Nigel studied for his undergraduate degree at Lancaster University, initially doing Maths and Philosophy before switching to Computing and Philosophy, being particularly attracted to the logic side of Philosophy. He moved to – as it was then- Oxford Polytechnic in 1985 to undertake a PhD in Medical Diagnostics Systems and upon completion in 1989, became a lecturer. Whilst he never set out with the explicit intention of becoming an academic, he has followed his interests – logic, philosophy and computing: “the career path emerged from this, if you like”. Over the following 20 years he moved through various positions including Reader, before deciding to take voluntary severance in 2008.

His intention at this point was to go into full time church work as he is extremely interested in the field of apologetics. This was “a difficult decision to take because you are stepping out of security”. However, he realised that this was in fact not quite the right path for him, and that in fact his faith would best be served inside the University.

He thus decided to switch course and took a postdoc position at the University of Oxford on a European project for two and a half years which he describes as “fantastic”. Nigel then returned to Brookes as Head of Department in 2011 and early in 2017, took on another department head role. So, he found himself “heading out of the door of the University and then…coming back in”.

During his time at Oxford, Nigel was inspired by Professor John Lennox, who was a Professor of Maths there.

"He’s one of my heroes really, he’s been successful as an academic and also been able to follow this apologetics route in a difficult environment."

It inspired Nigel himself to want to be in a position where he could talk about his faith in contact with his work. This period was a real eye-opener, he says it: “inspired him to think big. It’s only since coming back and into this role that I can see that it is possible to do this stuff and it’s not beyond reach”. Coming back, his focus is more on his own research whereas earlier in his career he was aspirational in terms of status- becoming reader, for example.

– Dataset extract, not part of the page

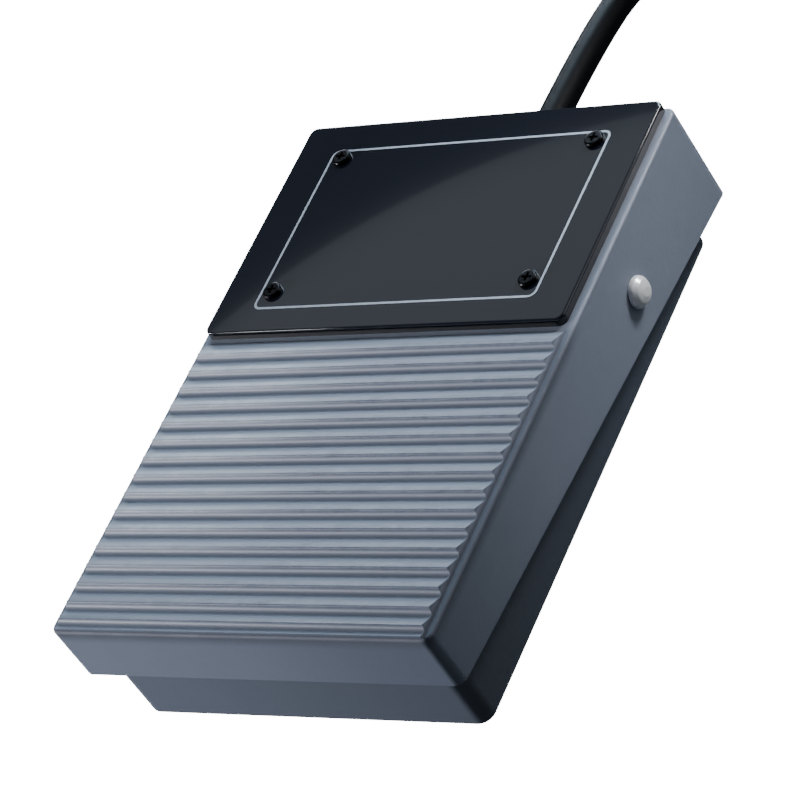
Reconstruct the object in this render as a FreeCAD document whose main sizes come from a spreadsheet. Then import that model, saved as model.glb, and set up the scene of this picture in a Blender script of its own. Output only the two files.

Nigel put a lot of thought into how he could best combine his faith with his research, reflecting on how his academic expertise might enable him to marry the two. He realised that AI and apologetics were asking many of the same questions, particularly regarding what and who human beings are. Now he is lucky that both his main interests are coming together. Over last six months he has realised that he can combine his theological perspective with his AI work, in how to develop Robots with moral character. This speaks to questions at the heart of both his religious and academic interests.